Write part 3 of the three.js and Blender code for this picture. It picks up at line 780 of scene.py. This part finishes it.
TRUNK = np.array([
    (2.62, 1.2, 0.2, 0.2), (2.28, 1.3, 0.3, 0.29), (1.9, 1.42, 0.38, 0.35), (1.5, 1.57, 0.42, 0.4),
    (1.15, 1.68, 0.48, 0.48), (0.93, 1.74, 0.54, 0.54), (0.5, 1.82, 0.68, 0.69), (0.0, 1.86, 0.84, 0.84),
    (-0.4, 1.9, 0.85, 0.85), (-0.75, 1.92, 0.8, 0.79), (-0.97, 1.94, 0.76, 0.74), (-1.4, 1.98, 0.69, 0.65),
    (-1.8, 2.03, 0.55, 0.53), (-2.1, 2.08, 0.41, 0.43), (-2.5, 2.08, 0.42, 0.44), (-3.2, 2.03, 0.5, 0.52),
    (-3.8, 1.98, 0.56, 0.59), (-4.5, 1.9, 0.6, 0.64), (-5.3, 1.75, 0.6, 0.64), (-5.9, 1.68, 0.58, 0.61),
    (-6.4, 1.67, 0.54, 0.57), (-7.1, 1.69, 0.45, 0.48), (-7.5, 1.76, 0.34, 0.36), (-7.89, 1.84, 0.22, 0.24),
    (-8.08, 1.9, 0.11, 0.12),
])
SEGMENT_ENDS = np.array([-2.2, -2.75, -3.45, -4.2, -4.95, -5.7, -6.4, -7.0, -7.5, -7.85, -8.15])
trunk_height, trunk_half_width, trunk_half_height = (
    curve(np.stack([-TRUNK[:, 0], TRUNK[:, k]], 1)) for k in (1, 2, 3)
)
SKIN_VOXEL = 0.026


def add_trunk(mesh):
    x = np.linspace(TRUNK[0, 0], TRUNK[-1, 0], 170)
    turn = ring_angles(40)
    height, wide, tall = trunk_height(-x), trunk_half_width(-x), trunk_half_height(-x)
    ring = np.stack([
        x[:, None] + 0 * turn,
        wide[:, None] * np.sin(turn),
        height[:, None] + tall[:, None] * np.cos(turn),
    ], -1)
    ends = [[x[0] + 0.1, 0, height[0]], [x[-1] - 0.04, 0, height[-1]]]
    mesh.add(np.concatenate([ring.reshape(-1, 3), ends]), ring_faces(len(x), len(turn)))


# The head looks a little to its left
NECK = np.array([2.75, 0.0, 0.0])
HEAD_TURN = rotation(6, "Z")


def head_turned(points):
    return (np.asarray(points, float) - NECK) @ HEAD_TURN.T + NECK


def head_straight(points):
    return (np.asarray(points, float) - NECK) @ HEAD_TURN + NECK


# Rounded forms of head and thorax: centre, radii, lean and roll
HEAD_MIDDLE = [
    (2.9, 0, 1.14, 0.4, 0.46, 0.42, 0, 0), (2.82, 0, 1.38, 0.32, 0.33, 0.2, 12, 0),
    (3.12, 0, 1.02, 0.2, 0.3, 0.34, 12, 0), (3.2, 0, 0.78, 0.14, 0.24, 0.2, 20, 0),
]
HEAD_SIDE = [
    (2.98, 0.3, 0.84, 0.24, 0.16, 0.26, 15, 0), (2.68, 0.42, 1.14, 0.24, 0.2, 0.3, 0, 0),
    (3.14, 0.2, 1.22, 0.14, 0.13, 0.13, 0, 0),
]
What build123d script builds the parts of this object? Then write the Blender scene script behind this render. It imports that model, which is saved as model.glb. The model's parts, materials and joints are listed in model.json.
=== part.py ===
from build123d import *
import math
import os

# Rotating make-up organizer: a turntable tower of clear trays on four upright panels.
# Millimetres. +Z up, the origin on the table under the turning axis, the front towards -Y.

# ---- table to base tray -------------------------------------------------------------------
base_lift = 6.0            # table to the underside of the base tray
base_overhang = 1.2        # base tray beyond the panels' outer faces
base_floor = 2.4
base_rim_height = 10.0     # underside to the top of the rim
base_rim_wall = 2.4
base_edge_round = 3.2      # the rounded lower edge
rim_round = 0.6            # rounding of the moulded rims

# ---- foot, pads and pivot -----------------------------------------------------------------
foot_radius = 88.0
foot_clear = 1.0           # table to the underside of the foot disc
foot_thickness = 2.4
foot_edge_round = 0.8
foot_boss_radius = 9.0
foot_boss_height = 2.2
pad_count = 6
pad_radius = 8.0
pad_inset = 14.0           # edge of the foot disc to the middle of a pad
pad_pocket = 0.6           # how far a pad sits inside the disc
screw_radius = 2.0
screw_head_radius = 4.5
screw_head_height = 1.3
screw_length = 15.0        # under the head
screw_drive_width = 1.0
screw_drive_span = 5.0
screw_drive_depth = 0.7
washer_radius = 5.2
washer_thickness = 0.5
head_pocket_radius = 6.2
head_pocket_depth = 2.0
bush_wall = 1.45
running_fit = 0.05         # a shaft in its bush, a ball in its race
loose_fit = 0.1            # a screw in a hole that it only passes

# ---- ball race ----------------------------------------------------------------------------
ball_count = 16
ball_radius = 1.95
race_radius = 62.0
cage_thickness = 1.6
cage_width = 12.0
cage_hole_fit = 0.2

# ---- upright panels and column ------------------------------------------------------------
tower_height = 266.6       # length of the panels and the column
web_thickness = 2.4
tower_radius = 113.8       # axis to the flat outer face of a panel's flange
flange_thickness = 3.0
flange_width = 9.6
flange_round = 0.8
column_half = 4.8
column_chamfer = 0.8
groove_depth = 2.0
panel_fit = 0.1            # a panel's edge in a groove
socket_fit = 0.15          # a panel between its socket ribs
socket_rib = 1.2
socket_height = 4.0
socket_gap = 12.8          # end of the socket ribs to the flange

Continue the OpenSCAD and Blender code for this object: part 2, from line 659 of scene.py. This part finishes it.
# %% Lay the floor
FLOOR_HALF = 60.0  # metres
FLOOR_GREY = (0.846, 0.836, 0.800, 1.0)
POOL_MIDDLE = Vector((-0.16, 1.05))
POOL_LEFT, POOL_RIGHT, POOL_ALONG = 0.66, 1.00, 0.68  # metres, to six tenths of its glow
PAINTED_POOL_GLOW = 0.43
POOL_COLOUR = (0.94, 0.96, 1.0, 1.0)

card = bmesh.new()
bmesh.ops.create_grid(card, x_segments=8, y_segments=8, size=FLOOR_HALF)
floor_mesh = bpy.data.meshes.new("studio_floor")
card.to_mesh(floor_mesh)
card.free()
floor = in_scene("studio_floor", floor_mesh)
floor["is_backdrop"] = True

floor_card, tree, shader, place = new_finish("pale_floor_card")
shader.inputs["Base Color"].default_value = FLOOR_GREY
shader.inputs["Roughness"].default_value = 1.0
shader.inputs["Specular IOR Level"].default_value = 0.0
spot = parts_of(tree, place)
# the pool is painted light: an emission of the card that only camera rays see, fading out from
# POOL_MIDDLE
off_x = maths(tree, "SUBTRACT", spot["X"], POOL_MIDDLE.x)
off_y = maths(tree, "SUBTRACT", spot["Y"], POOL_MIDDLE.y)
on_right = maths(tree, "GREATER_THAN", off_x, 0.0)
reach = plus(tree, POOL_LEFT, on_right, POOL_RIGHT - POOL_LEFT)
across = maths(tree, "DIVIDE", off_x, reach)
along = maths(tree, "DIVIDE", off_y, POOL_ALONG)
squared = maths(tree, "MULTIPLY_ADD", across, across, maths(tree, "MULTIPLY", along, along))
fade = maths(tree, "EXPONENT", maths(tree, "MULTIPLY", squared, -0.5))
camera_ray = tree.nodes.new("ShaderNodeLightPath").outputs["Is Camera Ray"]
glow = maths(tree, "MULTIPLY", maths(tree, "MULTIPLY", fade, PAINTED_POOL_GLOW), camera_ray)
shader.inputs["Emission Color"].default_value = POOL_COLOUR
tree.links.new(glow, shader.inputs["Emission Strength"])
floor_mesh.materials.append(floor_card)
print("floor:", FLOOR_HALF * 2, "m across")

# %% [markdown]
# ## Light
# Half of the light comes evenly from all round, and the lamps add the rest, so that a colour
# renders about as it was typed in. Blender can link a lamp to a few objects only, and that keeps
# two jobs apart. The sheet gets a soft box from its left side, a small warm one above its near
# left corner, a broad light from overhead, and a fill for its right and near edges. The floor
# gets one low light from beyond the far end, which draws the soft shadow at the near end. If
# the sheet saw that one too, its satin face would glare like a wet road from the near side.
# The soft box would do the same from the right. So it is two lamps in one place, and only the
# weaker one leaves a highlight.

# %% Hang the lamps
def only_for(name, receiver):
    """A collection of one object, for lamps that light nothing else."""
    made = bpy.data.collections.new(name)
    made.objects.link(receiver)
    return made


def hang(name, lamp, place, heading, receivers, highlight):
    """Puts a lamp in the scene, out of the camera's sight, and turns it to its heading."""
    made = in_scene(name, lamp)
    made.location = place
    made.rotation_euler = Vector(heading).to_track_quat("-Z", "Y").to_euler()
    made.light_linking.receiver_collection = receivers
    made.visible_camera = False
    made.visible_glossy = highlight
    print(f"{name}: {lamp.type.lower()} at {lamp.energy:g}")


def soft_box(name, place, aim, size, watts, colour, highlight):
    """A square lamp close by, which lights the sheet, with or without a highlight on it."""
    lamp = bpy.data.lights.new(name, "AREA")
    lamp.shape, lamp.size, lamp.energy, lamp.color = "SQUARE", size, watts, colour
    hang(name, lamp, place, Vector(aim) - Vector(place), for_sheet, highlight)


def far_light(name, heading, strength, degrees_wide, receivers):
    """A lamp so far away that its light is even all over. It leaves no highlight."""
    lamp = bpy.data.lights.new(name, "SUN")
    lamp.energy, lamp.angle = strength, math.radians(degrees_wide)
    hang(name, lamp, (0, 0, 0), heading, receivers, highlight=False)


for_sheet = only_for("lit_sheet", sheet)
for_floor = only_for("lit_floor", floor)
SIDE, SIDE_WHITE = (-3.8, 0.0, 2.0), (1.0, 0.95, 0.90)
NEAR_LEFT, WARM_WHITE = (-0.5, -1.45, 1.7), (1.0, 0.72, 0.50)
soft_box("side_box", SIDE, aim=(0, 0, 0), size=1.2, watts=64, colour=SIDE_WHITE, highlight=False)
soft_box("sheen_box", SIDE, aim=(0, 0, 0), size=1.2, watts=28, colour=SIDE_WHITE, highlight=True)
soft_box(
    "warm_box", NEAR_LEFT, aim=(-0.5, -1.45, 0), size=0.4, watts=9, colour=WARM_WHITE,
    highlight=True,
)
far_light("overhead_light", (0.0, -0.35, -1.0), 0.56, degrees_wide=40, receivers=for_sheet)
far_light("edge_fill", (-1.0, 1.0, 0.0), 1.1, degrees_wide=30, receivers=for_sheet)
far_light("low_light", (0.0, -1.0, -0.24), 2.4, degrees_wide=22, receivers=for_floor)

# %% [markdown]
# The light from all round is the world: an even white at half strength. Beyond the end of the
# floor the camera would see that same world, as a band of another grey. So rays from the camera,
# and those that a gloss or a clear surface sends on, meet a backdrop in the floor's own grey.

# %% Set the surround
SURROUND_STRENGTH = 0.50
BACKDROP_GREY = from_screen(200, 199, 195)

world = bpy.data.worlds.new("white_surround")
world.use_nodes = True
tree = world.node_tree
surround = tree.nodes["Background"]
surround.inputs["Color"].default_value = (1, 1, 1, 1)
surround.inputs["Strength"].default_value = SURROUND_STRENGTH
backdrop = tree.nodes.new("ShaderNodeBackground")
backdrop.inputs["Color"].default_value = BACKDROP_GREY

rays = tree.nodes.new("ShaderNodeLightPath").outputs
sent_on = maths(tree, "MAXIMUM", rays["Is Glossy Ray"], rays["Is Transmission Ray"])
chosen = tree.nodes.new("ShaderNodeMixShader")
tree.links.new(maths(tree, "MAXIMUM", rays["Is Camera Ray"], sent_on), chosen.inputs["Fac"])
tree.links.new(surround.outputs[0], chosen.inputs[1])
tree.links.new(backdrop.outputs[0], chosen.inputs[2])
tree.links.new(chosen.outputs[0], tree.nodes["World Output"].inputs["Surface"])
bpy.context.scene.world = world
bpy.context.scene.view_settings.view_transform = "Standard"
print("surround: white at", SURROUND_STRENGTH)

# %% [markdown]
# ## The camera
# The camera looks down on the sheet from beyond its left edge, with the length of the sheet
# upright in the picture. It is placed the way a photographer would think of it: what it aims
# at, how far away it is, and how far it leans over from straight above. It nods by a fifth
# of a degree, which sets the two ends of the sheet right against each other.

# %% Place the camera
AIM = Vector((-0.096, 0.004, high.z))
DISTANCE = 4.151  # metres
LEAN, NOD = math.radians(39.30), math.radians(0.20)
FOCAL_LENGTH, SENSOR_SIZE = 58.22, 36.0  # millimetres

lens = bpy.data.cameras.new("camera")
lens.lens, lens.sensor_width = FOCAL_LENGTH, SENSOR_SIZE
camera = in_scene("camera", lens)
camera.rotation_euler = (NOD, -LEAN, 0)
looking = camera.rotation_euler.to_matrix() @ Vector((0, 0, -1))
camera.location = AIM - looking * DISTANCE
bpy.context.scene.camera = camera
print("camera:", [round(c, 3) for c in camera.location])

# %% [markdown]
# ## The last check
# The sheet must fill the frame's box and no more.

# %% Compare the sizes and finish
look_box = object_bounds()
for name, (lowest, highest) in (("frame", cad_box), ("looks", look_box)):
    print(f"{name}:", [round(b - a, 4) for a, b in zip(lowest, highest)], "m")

-=-=-=-=-

▶ [TASK]: Transcribe only the lines from the beginning of the entries to the line with "return (np.asarray(points, float) - NECK) @ HEAD_TURN +", inclusive, exactly as written.

▶ [WRITTEN REPLY]:
Write part 3 of the three.js and Blender code for this picture. It picks up at line 780 of scene.py. This part finishes it.
TRUNK = np.array([
    (2.62, 1.2, 0.2, 0.2), (2.28, 1.3, 0.3, 0.29), (1.9, 1.42, 0.38, 0.35), (1.5, 1.57, 0.42, 0.4),
    (1.15, 1.68, 0.48, 0.48), (0.93, 1.74, 0.54, 0.54), (0.5, 1.82, 0.68, 0.69), (0.0, 1.86, 0.84, 0.84),
    (-0.4, 1.9, 0.85, 0.85), (-0.75, 1.92, 0.8, 0.79), (-0.97, 1.94, 0.76, 0.74), (-1.4, 1.98, 0.69, 0.65),
    (-1.8, 2.03, 0.55, 0.53), (-2.1, 2.08, 0.41, 0.43), (-2.5, 2.08, 0.42, 0.44), (-3.2, 2.03, 0.5, 0.52),
    (-3.8, 1.98, 0.56, 0.59), (-4.5, 1.9, 0.6, 0.64), (-5.3, 1.75, 0.6, 0.64), (-5.9, 1.68, 0.58, 0.61),
    (-6.4, 1.67, 0.54, 0.57), (-7.1, 1.69, 0.45, 0.48), (-7.5, 1.76, 0.34, 0.36), (-7.89, 1.84, 0.22, 0.24),
    (-8.08, 1.9, 0.11, 0.12),
])
SEGMENT_ENDS = np.array([-2.2, -2.75, -3.45, -4.2, -4.95, -5.7, -6.4, -7.0, -7.5, -7.85, -8.15])
trunk_height, trunk_half_width, trunk_half_height = (
    curve(np.stack([-TRUNK[:, 0], TRUNK[:, k]], 1)) for k in (1, 2, 3)
)
SKIN_VOXEL = 0.026


def add_trunk(mesh):
    x = np.linspace(TRUNK[0, 0], TRUNK[-1, 0], 170)
    turn = ring_angles(40)
    height, wide, tall = trunk_height(-x), trunk_half_width(-x), trunk_half_height(-x)
    ring = np.stack([
        x[:, None] + 0 * turn,
        wide[:, None] * np.sin(turn),
        height[:, None] + tall[:, None] * np.cos(turn),
    ], -1)
    ends = [[x[0] + 0.1, 0, height[0]], [x[-1] - 0.04, 0, height[-1]]]
    mesh.add(np.concatenate([ring.reshape(-1, 3), ends]), ring_faces(len(x), len(turn)))


# The head looks a little to its left
NECK = np.array([2.75, 0.0, 0.0])
HEAD_TURN = rotation(6, "Z")


def head_turned(points):
    return (np.asarray(points, float) - NECK) @ HEAD_TURN.T + NECK


def head_straight(points):
    return (np.asarray(points, float) - NECK) @ HEAD_TURN + NECK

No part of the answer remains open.